A fabric can look perfect on a roll, but fail spectacularly when sewn into a garment. This is why prototyping is essential.

  • Sew a Prototype: Use your chosen fabric to create a sample garment. This allows you to test how the fabric cuts, drapes, and sews. Does it pucker at the seams? Does it fray excessively? Do the pleats hold? This step reveals production challenges you won’t see on a swatch.

  • Perform Durability Tests: Put the prototype through its paces.

    • The Wash Test: Wash the garment according to the care instructions you intend to use. Does it shrink? Does the color bleed or fade? Does it pill? The wash test is a simple yet vital step to ensure your garment will last beyond the first wear.

    • The Wrinkle Test: Scrunch a small piece of the fabric in your hand for a few seconds. Does it retain the creases, or does it smooth out quickly? This is a strong indicator of how the garment will look after being worn and packed.

    • The Stretch and Recovery Test: For knits or fabrics with spandex, stretch the fabric and then release it. A high-quality fabric will snap back to its original shape. A low-quality one will sag or lose its form.

    • The Pilling Test: Gently rub the fabric against itself in a circular motion. Does it start to form small balls of fiber (pills)? Pilling is a sign of a lower-quality fiber or weave that will quickly make a garment look old and worn.

The Final Check: Cost, Care, and Conscious Choices

Your final fabric choice must be a synthesis of all the above factors, balanced against your budget and brand values.

Cost-Effectiveness vs. Perceived Value

Every designer operates within a budget. High-quality natural fibers like silk and cashmere come at a premium. More affordable options include cotton, rayon, and polyester. The key is to find the balance between cost and perceived value. A well-designed garment made from a quality cotton can often feel more luxurious and be more successful than a poorly constructed piece made from a low-grade silk. Consider using high-end fabrics for key pieces and more accessible ones for your foundational items.

Care Instructions and Longevity

The care label is part of the garment’s story. The more delicate the fabric, the more complex the care. A dry-clean-only silk blouse is a fantastic choice for an evening piece but a terrible one for an everyday top. For prêt-à-porter, ease of care is a major selling point. Most customers prefer machine-washable items. Choosing fabrics that can withstand regular washing will result in happier customers and fewer returns.

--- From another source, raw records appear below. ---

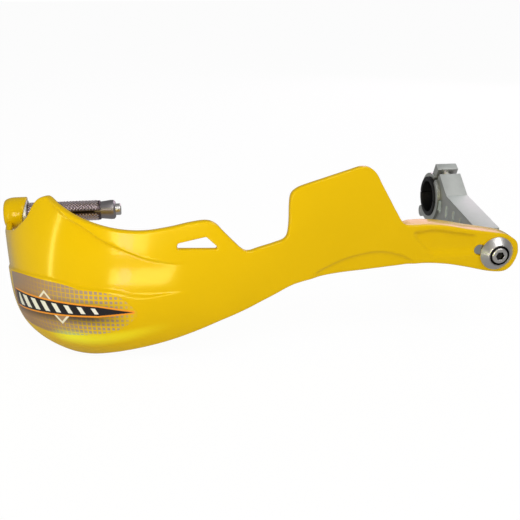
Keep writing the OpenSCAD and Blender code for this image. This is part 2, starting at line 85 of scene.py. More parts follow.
# stations of the outline: s and z on the upper edge, s and z on the lower edge
STATIONS = np.array([
    [0, -9, 0, -11], [1.2, -4, 1.2, -15.5], [4.5, -0.8, 4, -20.2], [10, 2, 9, -22.8],
    [20, 3.9, 19, -22], [34, 6.3, 33, -18.6], [48, 9.2, 46, -15.9], [60, 10.6, 59, -14.5],
    [70, 10.7, 69, -14.6], [76, 12, 75, -15.1], [81, 0.4*WING_H, 80, -15.5],
    [86, 0.58*WING_H, 85, -15.8], [91, 0.76*WING_H, 89, -16.1], [95, 0.905*WING_H, 93, -16.3],
    [99.5, WING_H - 0.8, 98, -16.6], [104.5, WING_H, 103, -16.8], [113, WING_H - 2.2, 111, -17],
    [127, WING_H - 6, 122, -17.6], [139, WING_H - 9.3, 132, -18.8], [143.5, WING_H - 11.2, 138, -19.7],
    [146.5, WING_H - 14.2, 142, -20.5], [147.5, 0.58*WING_H, 145, -21.2],
    [148, 0.33*WING_H, 148, -22.3], [150, 8.6, 151, -23.6], [157, 6, 157, -26.4],
    [166, 4, 166, -30.3], [172, 2.6, 172, -33], [176, 3.8, 177, -35.1], [181, 8.6, 183, -37.5],
    [187, 14.8, 189, -39.8], [191.5, 19.5, 194, -41.9], [197, 21.3, 199, -44.1],
    [206, 20.4, 208, 17.4 - SKIRT_D], [218, 18.1, 219, 13.3 - SKIRT_D], [232, 16.5, 232, 9.3 - SKIRT_D],
    [246, 17.2, 246, 5.7 - SKIRT_D], [260, PEAK_H - 12.2, 260, 2.5 - SKIRT_D],
    [275, PEAK_H - 8, 274, 0.1 - SKIRT_D], [288, PEAK_H - 3.2, 286, 0.2 - SKIRT_D],
    [297, PEAK_H, 297, 2.8 - SKIRT_D], [303, PEAK_H - 0.1, 306, 5.6 - SKIRT_D],
    [308.5, PEAK_H - 2.6, 315, 8.9 - SKIRT_D], [312.5, PEAK_H - 7.4, 323, 12.2 - SKIRT_D],
    [316, 18.6, 331, 16.7 - SKIRT_D], [323, 13, 341, -40], [332, 7.6, 352, -29.5],
    [350, 2, 364, -20], [367, -2.4, 375, -15], [384, -3, 384, -12.4]])
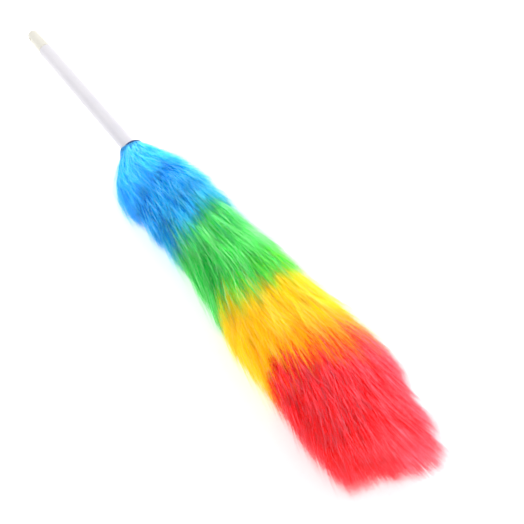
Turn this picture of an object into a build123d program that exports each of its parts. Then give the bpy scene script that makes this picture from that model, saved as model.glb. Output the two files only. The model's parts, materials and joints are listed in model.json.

Sustainability and Brand Ethics

The modern consumer is increasingly conscious of a brand’s environmental and social impact. Choosing sustainable fabrics is a powerful way to align with this value. Look into organic cotton, recycled polyester, or innovative materials like Tencel and Lyocell. Even if your brand isn’t exclusively sustainable, being transparent about your sourcing and choosing fabrics that have a lower environmental footprint can build a strong, loyal following.

The fabric you choose is the silent partner in your design. It speaks volumes about your brand’s commitment to quality, comfort, and style. By following this systematic approach—from aligning your choice with design intent to rigorous testing and pragmatic decision-making—you are not just selecting a material; you are laying the groundwork for a successful and lasting collection. This meticulous process ensures that every garment you put into the world is not only a beautiful design, but a quality product built to be loved and worn.